Toasted Coconut, Cherry & Almond Granola (Makes approx 6 cups)

  • 2 cups rolled oats
  • 1 cup dried cherries
  • 1 1/4 cup raw almonds, slivered
  • 3/4 cup unsweetened coconut flakes
  • 1/3 cup coconut oil, melted
  • 1/4 cup pure maple syrup
  • 1 tsp cinnamon
  • 1/8 cup brown sugar
  • 1/2 teaspoon kosher salt

Preheat oven to 350F. In a large bowl, combine oats, cherries, almonds, coconut, coconut oil, maple syrup, cinnamon and stir to combine. Once ingredients are evenly coated, add the brown sugar continue to stir. Add in salt and spread mixture over a parchment lined baking sheet.

Bake for 25-30 minutes, stirring mixture every 10 minutes. Let cool and store in airtight container for up to two weeks. Serve over yogurt with fruit or with milk as cereal. Yum!

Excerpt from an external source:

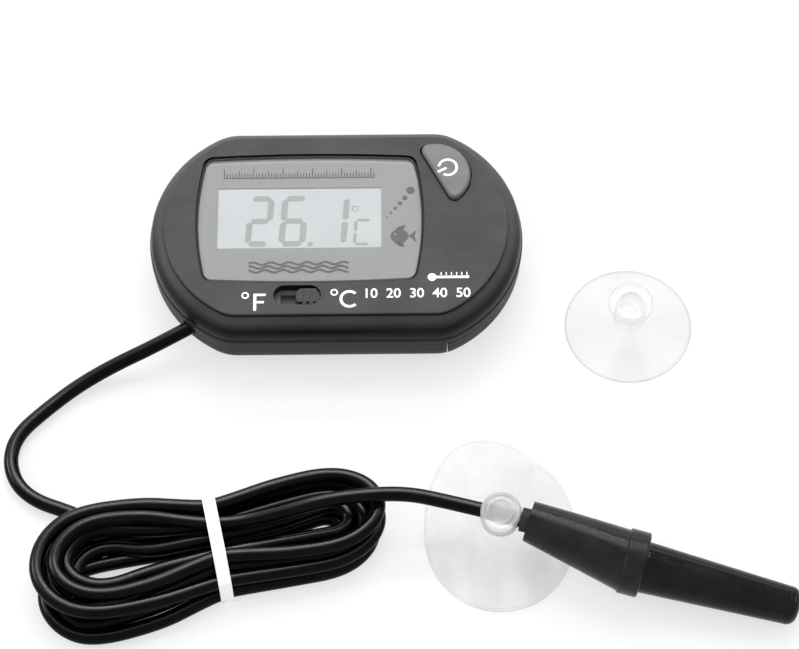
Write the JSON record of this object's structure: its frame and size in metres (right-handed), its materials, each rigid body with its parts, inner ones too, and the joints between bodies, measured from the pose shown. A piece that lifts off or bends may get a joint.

Berry and Pecan Quinoa Granola Bars

I’m a lady that likes her snacks. Somewhere around 3:00pm I am searching for something delicious to tide me over until dinner. As of late our snack choices have been of the savory variety: hummus and red pepper slices, mixed nuts with dried cranberries, chips and salsa. I decided this week we needed to mix things up. I was inspired by a recipe I saw on Lean Green Bean for quinoa breakfast bars. A sweet snack I can add quinoa to? Sold.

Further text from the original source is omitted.